Techie–fuzzy arguments at Stanford often take the form of arguments over who has more work. “This is actually so hard” reads a post on the Stanford Memes for Edgy Trees page, captioned with the words, “when a stem has to write a 2 page paper [sic].” Another meme-ster countered with an image of a despairing child, labeled “humanities majors,” underneath the words “Professor: ‘code one recursion.’”
Essays, obviously, are not intrinsically more or less difficult than problem sets. But no less obvious is the fact that while the average STEM class assigns, more or less, a problem set per week, the average humanities class assigns one, two, or maybe three papers over a ten-week quarter. The high volume of reading assigned in many humanities classes may, to a degree, offset this differential; but many humanities classes substitute a sit-down final with a final paper on a topic of your choosing. This creates a situation where there is essentially no penalty for not doing the bulk of the reading. What’s more, humanities majors consist of far fewer units than STEM majors. Philosophy is 55; mechanical engineering is around 120.

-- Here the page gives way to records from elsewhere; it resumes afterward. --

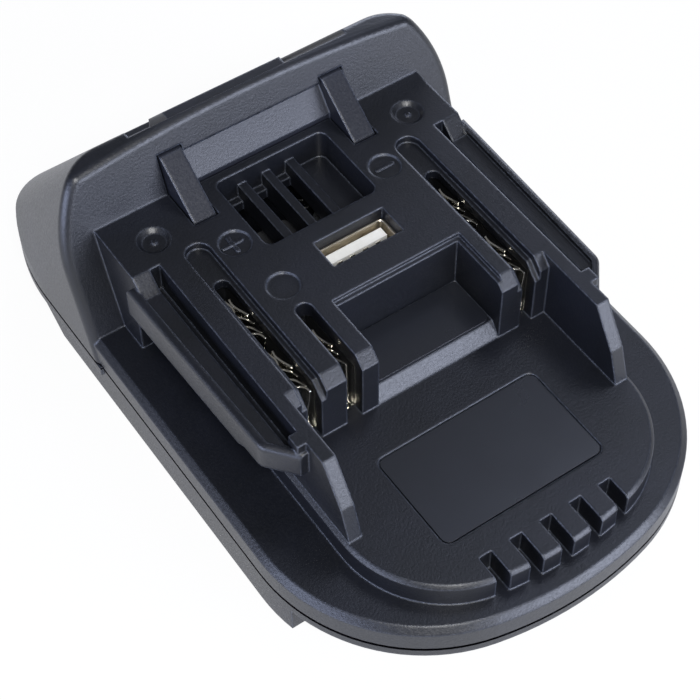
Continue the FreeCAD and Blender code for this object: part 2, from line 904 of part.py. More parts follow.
# Slot in a wider recess, whose floor follows the deck and then the bevel of the bars
def contact_cuts(middle):
    side = "contact_recess_width / 2"
    back = f"contact_recess_back - {side}"
    floor = "deck_height - contact_recess_depth"
    bend = "finger_bevel - tower_front + contact_recess_depth * tan(22.5 deg)"
    front = "-tower_front - 1"
    recess = [
        (front, "deck_height + 1"),
        (back, "deck_height + 1"),
        (back, floor),
        (bend, floor),
        (front, f"{floor} - ({bend}) + ({front})"),
    ]
    slot_side = "contact_slot_width / 2"
    through = ("plateau_top", "deck_height + 1")
    slot_back = f"contact_slot_back - {slot_side}"
    return [
        prism("YZ", recess, f"{middle} - {side}", f"{middle} + {side}"),
        cylinder(middle, back, side, (floor, "deck_height + 1")),
        box((f"{middle} - {slot_side}", f"{middle} + {slot_side}"), (front, slot_back), through),
        cylinder(middle, slot_back, slot_side, through),
    ]


def sense_cuts():
    side = "sense_slot_width / 2"
    back = f"-sense_slot_back - {side}"
    through = ("plateau_top", "deck_height + 1")
    return [
        box((f"-sense_middle - {side}", f"-sense_middle + {side}"), ("-tower_front - 1", back), through),
        cylinder("-sense_middle", back, side, through),
    ]


# The front ends of the bars between the slots slope down at the top
def finger_bevel():
    return prism(
        "YZ",
        [
            ("-tower_front - 1", "deck_height + 1"),
            ("finger_bevel - tower_front", "deck_height + 1"),
            ("finger_bevel - tower_front", "deck_height"),
            ("-tower_front", "deck_height - finger_bevel"),
            ("-tower_front - 1", "deck_height - finger_bevel"),
        ],
        "-fin_inner",
        "fin_inner",
    )


def nose_slots():
    slots = []
    count = int(value("nose_slot_count"))
    for i in range(count):
        middle = f"({i} - (nose_slot_count - 1) / 2) * nose_slot_pitch"
        slots.append(
            box(
                (f"{middle} - nose_slot_width / 2", f"{middle} + nose_slot_width / 2"),
                ("-plateau_reach - 1", "-nose_slot_inner"),
                ("flange_top", "plateau_top + 1"),
            )
        )
    return slots


def latch_cuts():
    gap = "latch_gap"
    panel = box(
        (f"-arm_inner - {gap}", f"arm_inner + {gap}"),
        (f"panel_foot_y - {gap}", "latch_back + wall"),
        ("deck_height - deck_skin - 1", f"panel_top_height + {gap}"),
    )
    arms = box_pair(
        (f"arm_inner - {gap}", f"arm_outer + {gap}"),
        (f"arm_tip_y - {gap} * 2", "latch_back + wall"),
        ("deck_height - deck_skin - 1", f"arm_top_height + {gap}"),
    )
    lift = f"{button_top()} + button_top_gap"
    low = f"{lift} - button_top_gap - button_opening_height"
    opening = prism(
        "YZ",
        [
            ("latch_back", low),
            (f"{hood_back(low)} + wall", low),
            (f"{hood_back(lift)} + wall", lift),
            ("latch_back", lift),
        ],
        f"-button_half - {gap} * 2",
        f"button_half + {gap} * 2",
    )
    return [panel, opening] + arms


def scoop():
    low, high = "hood_slope_start + 4", "hood_top + 1"
    return prism(
        "YZ",
        [
            (hood_back(low, "scoop_depth"), low),
            (f"{hood_back(low)} + wall", low),
            (f"{hood_back(high)} + wall", high),
            (hood_back(high, "scoop_depth"), high),
        ],
        "-scoop_half",
        "scoop_half",
    )


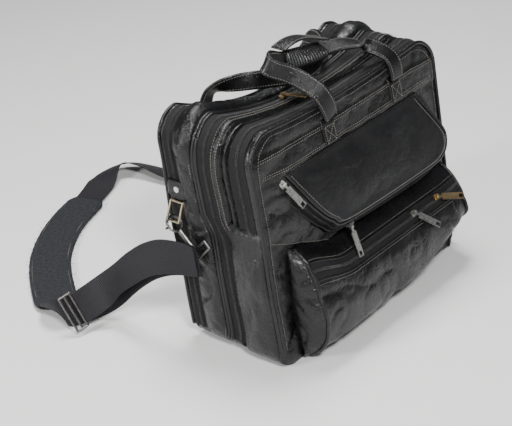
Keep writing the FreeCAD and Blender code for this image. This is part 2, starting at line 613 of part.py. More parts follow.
def zip_slider(name, place, travel, out, pull, droop):
    """A slider body with its cheeks and pin, and a windowed pull turned up by droop degrees.

    place is on the coil's crest, and the pull points along pull, square to out.
    """
    travel, out, pull = unit(travel), unit(out), unit(pull)
    pin_dir = unit(pull.cross(out))
    across = unit(out.cross(travel))

    def block(centre, sizes, axes):
        corners = []
        for a, b in ((-1, -1), (1, -1), (1, 1), (-1, 1)):
            corners.append(centre + axes[0] * (a * sizes[0] / 2) + axes[1] * (b * sizes[1] / 2)
                           - axes[2] * (sizes[2] / 2))
        return prism(corners, axes[2] * sizes[2])
    low = place + out * COIL_GAP
    body = block(low + out * (SLIDER_DEEP / 2), (SLIDER_LONG, SLIDER_WIDE, SLIDER_DEEP),
                 (travel, across, out))
    pin = low + out * (SLIDER_DEEP + PIN_HEIGHT)
    for sign in (-1, 1):
        cheek = block(pin + pin_dir * (sign * 3.1) - out * (PIN_HEIGHT / 2 - 0.6),
                      (1.4, 3.6, PIN_HEIGHT + 2.4), (pin_dir, pull, out))
        body = body.fuse(cheek)
    body = body.fuse(rod(pin - pin_dir * 3.1, pin + pin_dir * 3.1, PIN_R))
    export(name + "_slider", body)
    spin = FreeCAD.Rotation(pin_dir, droop)
    tip = spin.multVec(pull)
    face = spin.multVec(out)
    knuckle = rod(pin - pin_dir * 2.2, pin + pin_dir * 2.2, KNUCKLE_R)
    neck = block(pin + tip * 4.0, (8.0, 4.0, PULL_THICK), (tip, pin_dir, face))
    plate = block(pin + tip * (7.5 + PULL_LONG / 2), (PULL_LONG, PULL_WIDE, PULL_THICK),
                  (tip, pin_dir, face))
    window = block(pin + tip * (3.0 + PULL_LONG), (7.0, PULL_WIDE - 4.0, 6.0),
                   (tip, pin_dir, face))
    bore = rod(pin - pin_dir * 8.0, pin + pin_dir * 8.0, KNUCKLE_BORE)
    export(name + "_pull", knuckle.fuse(neck).fuse(plate).cut(window).cut(bore))
    tell("pivot", name + "_pull", pin, pin_dir)
    tell("travel", name + "_slider", place, travel)


def organizer_seat(edge, along, f):
    """A place on the organizer's gusset, with the zip's direction and the outward normal."""
    outline = offset_outline(organizer_mix(f), CLEAR + SKIN + 1.0, 0.0)
    (xa, za), (xb, zb) = outline[edge], outline[edge + 1]
    a, b = organizer_point(xa, za, f), organizer_point(xb, zb, f)
    deeper = offset_outline(organizer_mix(f + 0.1), CLEAR + SKIN + 1.0, 0.0)
    c = organizer_point(deeper[edge][0], deeper[edge][1], f + 0.1)
    travel = unit(b - a)
    return a + (b - a) * along, travel, unit(travel.cross(c - a))


def sliders():
    top_slope = V(-1.0, 0.0, 0.06)
    y = lean(MAIN_ZIP_Y, 322.0)
    zip_slider("main_zip", V(-44.0, y, 326.4), top_slope, V(0.06, 0, 1), V(0, -1, 0), 8.0)
    rise = V(0, LEAN, 1)
    end = LENGTH / 2 + SKIN + 1.0
    for name, base in (("rear_zip", REAR_ZIP_Y), ("front_zip", FRONT_ZIP_Y)):
        zip_slider(name, V(end, lean(base, 60.0), 60.0), rise, V(1, 0, 0), rise * -1, 6.0)
    seat = organizer_seat(0, 0.30, 0.57)
    zip_slider("organizer_side", seat[0], seat[1], seat[2], seat[1], 5.0)
    seat = organizer_seat(4, 0.04, 0.57)
    zip_slider("organizer_low", seat[0], seat[1], seat[2], seat[1].cross(seat[2]), 66.0)
    middle = V(0, POCKET_ZIP_Y, POCKET_ZIP_Z) + POCKET_DOWN * (sum(POCKET_COIL) / 2)
    crest = middle + POCKET_OUT * (SKIN + 1.0)
    zip_slider("pocket_left", crest + V(72, 0, 0), V(1, 0, 0), POCKET_OUT,
               POCKET_DOWN * 0.8 + V(0.6, 0, 0), 8.0)
    zip_slider("pocket_right", crest + V(132, 0, 0), V(1, 0, 0), POCKET_OUT,
               V(0.9, 0, 0) + POCKET_DOWN * 0.44, 12.0)


def main():
    os.makedirs("parts", exist_ok=True)
    rear_section()
    back_flap()
    front_section()
    organizer()
    lower_pocket()
    end_fittings()
    shoulder_strap()
    handles()
    sliders()


main()
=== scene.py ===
import math
import bpy
import numpy as np
from mathutils import Matrix, Vector, noise


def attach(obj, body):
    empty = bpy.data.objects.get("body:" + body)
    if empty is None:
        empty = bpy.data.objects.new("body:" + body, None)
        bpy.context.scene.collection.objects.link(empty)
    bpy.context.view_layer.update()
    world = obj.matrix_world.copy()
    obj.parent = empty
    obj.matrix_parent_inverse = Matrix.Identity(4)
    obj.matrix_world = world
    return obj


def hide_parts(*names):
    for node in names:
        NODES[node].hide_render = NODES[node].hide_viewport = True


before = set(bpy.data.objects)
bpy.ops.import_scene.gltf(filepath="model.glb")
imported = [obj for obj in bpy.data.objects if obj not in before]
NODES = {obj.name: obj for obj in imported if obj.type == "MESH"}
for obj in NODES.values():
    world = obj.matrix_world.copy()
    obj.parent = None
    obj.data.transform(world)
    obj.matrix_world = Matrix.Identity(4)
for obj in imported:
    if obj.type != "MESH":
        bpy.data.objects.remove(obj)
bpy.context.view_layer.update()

# ---- sizes shared with the CAD, in metres ----------------------------------------------------------
LENGTH, HEIGHT, LEAN = 0.430, 0.345, 0.118
CORNER_R, BASE_R = 0.042, 0.026
SAG_FRONT, SAG_BACK = 0.005, 0.044
FRONT_Y, FRONT_ZIP_Y, FRONT_DIVIDER_Y = -0.092, -0.068, -0.032
MAIN_ZIP_Y, DIVIDER_Y, REAR_ZIP_Y, BACK_Y = -0.012, 0.006, 0.058, 0.078
ZIP_END = 0.020
COVER_TOP = 0.212
CREST = Vector((0.0, 0.0, 0.17))


# ---- camera ---------------------------------------------------------------------------------------
def add_camera():
    camera = bpy.data.objects.new("camera", bpy.data.cameras.new("camera"))
    bpy.context.scene.collection.objects.link(camera)
    place, aim = Vector((-1.427, -1.153, 1.142)), Vector((-0.073, 0.069, 0.140))
    back = (place - aim).normalized()
    right = Vector((0.60857, -0.79216, -0.04619))
    right = (right - back * right.dot(back)).normalized()
    up = back.cross(right)
    turn = Matrix((right, up, back)).transposed().to_4x4()
    camera.matrix_world = Matrix.Translation(place) @ turn
    camera.data.lens, camera.data.sensor_width = 98.4, 36.0
    camera.data.dof.use_dof = False
    bpy.context.scene.camera = camera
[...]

So what if humanities students do less work? It’s true that less work does not necessarily mean the humanities disciplines themselves are less rigorous, even if that is a common assumption among STEM students. But the real casualty of Stanford’s easy humanities classes is not the reputation of the liberal arts — it is the chance for humanities students to study their disciplines more deeply and rigorously.
I’d long suspected this was the case, but while studying abroad at Oxford, I found evidence to support my claim. In my tutorial on nineteenth-century political philosophy, I had to read over three hundred pages and write an eight-page paper each week. For the first (and thus far the only) time, I worked as hard as I see my STEM peers working, spending the bulk of every day in the library or in one of Oxford’s coffee shops, poring over Hegel or Tocqueville. The demands there were much higher than all but the most rigorous humanities classes here, and as I worked to meet them, I achieved a deeper understanding of the material than I did in most of my Stanford classes. This is common sense: demand more of your students and they will perform better.
Students and faculty are both to blame for the lack of rigor from which many humanities classes at Stanford suffer. Humanities students cynically take advantage of the trust professors place in them to do readings they will not be directly assessed on. They bloviate in seminars about texts they only SparkNoted. They trust the equal sloth of their peers to protect them from being punished with a bad grade. But professors also share the blame. On Carta, I found one English class with a reported 100% proportion of straight A grades. This is no policy for encouraging hard work or achievement among students.
Perhaps fearing they will deter students from their classes with onerous work, their enrollment numbers already dropping at the hands of the CS juggernaut, some professors seek to bolster their attendance by dropping standards of academic rigor. But what a Faustian bargain this is! Consider the frustration of the student who does all twenty readings and pours hours into her final paper, when she finds out that her peer, who did three readings and cobbled together a final paper at the last minute, received the same grade she did! She will be discouraged from making an equally robust effort next time; her achievement and her love for doing the hard work of learning will diminish.
Many of the finest classes in the humanities reject this attitude of mediocrity. Professor Josiah Ober’s legendary class on Greek political philosophy assigns a weekly one-page single-spaced essay or “précis.” This forces students to actually do the readings and allows them to crystallize and extend their understanding of the texts. A history class I’m currently taking, “International Security in a Changing World,” similarly asks students to complete a reading log on each paper assigned. Both these courses are frequently over-enrolled, and are considered by discerning students as among the best courses in their respective disciplines.
Every humanities class should adopt a similar program of weekly summaries or short papers on readings. TA-ships should be expanded to help professors grade these papers. I would willingly resign my ability, as a History major, to go to EBF every Wednesday and spend my afternoons writing op-eds like this one, in exchange for a deeper understanding of my discipline. My fellow humanities students, if they take themselves seriously as students, should feel the same. Neither is this standard of academic engagement even particularly high. Oxford students write several eight-page papers each week; a weekly one-page paper for three or four classes would pale in comparison. And until the rigor of humanities classes at Stanford is strengthened, liberal-arts majors will continue to go largely unrecognized for their equal capacity for hard work and dedicated scholarship.